Those are the key findings of the latest edition of insolvency and restructuring trade body R3’s long-running Business Distress Index (BDI), which reports regularly on the levels of growth and distress of companies across the UK.*
 
More than two thirds (68%) of firms across the North East, Yorkshire and Humberside reported at least one sign of business growth according to the latest edition of the BDI, compared to the 64% average for the whole of the UK.
 
Of the individual indicators, the proportion of regional businesses expanding geographically or increasing staff numbers is more than half as much again as the national figure (42% vs 24%), while the proportions growing their market share, experiencing increased profits, investing in new equipment and seeing an increase in sales volume in the last nine months are all also ahead of their respective national averages.
 
In terms of indicators of distress across regional firms, only one in seven (14%) are reporting specific issues, compared to almost one third (31%) of business across the UK.
 
Nine per cent of regional firms said they were having issues with late payment of invoices, but this was only just over half of the national proportion (17%), 
 
Overall, more than half (55%) of the regional firms polled believe business activity will increase in the next year, with 40% expecting it to stay the same.

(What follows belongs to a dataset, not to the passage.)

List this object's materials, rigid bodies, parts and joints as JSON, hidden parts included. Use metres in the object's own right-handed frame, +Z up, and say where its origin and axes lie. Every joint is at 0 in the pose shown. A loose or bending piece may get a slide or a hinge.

Across the UK as a whole, four per cent of those surveyed, which equates to around 79,000 businesses, say they would be unable to repay their debts if interest rates were to rise by a small amount – almost four times the 20,000 businesses in this situation in September last year – while 96,000 firms (five per cent) said they were just paying interest on their debts, rather than the debts themselves.

Neil Harrold, North East chair of insolvency and restructuring body R3 in the North East and a partner with Hay & Kilner Law Firm, says: “In any period of uncertainty such as that in which we currently find ourselves, business owners will generally just get their heads down and crack on, and our latest BDI suggests that regional firms are now experiencing the benefits of doing just that.

Any uncertainty over the consequences of Brexit hasn’t filtered through too much as yet, and it’s encouraging to see such overwhelming numbers of business owners feeling that they will be growing in the coming 12 months.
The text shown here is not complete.